Read the story here by Henny Sender, the FT’s chief correspondent, International Finance.

In the Spotlight

Hong Kong-based Klook – an online platform for travellers who want to book activities such as scuba diving and adventure parks – has announced it raised $225m from investors including Softbank’s Vision Fund. The company had a $1bn valuation at its previous funding last August, so this latest dollop reinforces its unicorn status.

Co-founder Eric Gnock Fah, pictured above, says his international background – he grew up in Mauritius, studied in the US, works in Hong Kong and speaks seven languages – helped him understand the needs of travellers. The company says it hosts 100,000 activities in more than 270 destinations in Asia, Europe and the US.

Smart data

Private equity investments by foreign funds into China have been stuck in mud so far this year. With four months gone, the total equity value invested is just $7.56bn – compared to the full year figure of $66.1bn in 2018 (see chart), according to Refinitiv, a data company. The deflation of last year’s “unicorn fever” as well as US-China rivalry – particularly in the field of tech – are two reasons given for the slowdown.

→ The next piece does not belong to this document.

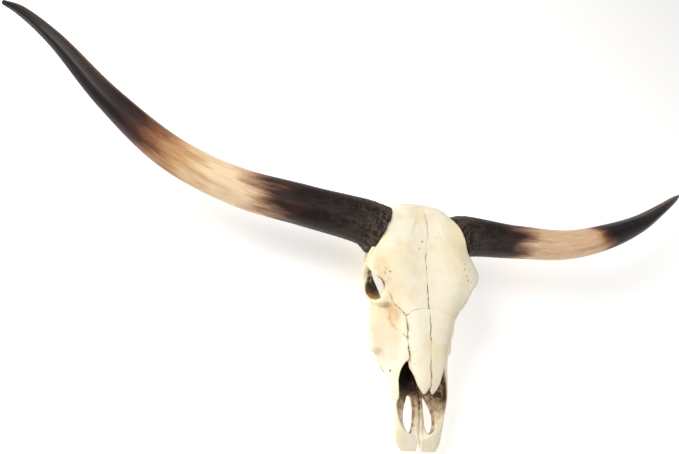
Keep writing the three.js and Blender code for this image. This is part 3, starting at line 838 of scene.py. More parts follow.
def node(tree, kind, inputs=None, out=0, stops=None, **settings):
    """Adds a shader node: its settings, its sockets' values or links, and a ramp's stops."""
    made = tree.nodes.new("ShaderNode" + kind)
    for key, value in settings.items():
        setattr(made, key, value)
    for key, value in (inputs or {}).items():
        if isinstance(value, bpy.types.NodeSocket):
            tree.links.new(value, made.inputs[key])
        else:
            made.inputs[key].default_value = value
    for i, (place, colour) in enumerate(stops or []):
        ramp = made.color_ramp.elements
        stop = ramp[i] if i < len(ramp) else ramp.new(place)
        stop.position = place
        stop.color = colour
    return made.outputs[out] if len(made.outputs) else made


def limits(low, high, least, most):
    """The inputs by which a node turns low to high into least to most."""
    return {"From Min": low, "From Max": high, "To Min": least, "To Max": most}


def new_material(name):
    material = bpy.data.materials.new(name)
    material.use_nodes = True
    material.node_tree.nodes.clear()
    return material, material.node_tree


def layered(tree, base, layers, noise, paint):
    """Colours laid over one another. Each layer is a colour, the noise that breaks it up, the
    noise's range, the layer's least and most strength, and the paint that places it."""
    for colour, pattern, low, high, least, most, where in layers:
        spread = limits(low, high, least, most)
        share = node(tree, "MapRange", {"Value": noise[pattern], **spread},
                     interpolation_type="SMOOTHSTEP")
        if where:
            share = node(tree, "Math", {0: share, 1: paint[where]}, operation="MULTIPLY")
        colour = linear(colour) if isinstance(colour, str) else tuple(colour)
        base = node(tree, "Mix", {0: share, 6: base, 7: colour}, out=2, data_type="RGBA")
    return base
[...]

Some, however, are keeping the faith. Investcorp, a Bahrain-based fund with $22.2bn under management, does not see US-China tensions detracting from the attractiveness of Chinese tech investments. “The current tensions between the US and China has increased China’s resolve to build their own technology,” Hazem Ben-Gacem, co chief executive officer, said.

The fund, which last September agreed to invest $150m into the China Everbright Limited New Economy Fund, ended up committing close to $200m to the fund. It is now planning e-mobility and autonomous vehicle investments with Chinese strategic groups. “The appetite from our investor base, particularly in the Gulf, has been absolutely exceptional,” Mr Ben-Gacem said.

Job market

  • Welab, a leading Hong Kong-based fintech company that operates Wolaidai, one of China’s mobile lending platforms, is looking for a group head of finance, according to CANOPY.

  • Former Hong Kong financial secretary, John Tsang, has joined Hong Kong virtual insurer, Bowtie Life Insurance, as a senior advisor.

  • Yee Wee Tang has taken over as the head of Grab Singapore, replacing Lim Kell Jay, who takes on the position of co-chief of staff in the CEO’s office as well as head of GrabFood in Singapore.

  • Private equity advisory firm Campbell Lutyens has hired Charlie Yan as a principal in its Hong Kong office. Yan, who will primarily focus on China, was previously a managing director at Fosun International.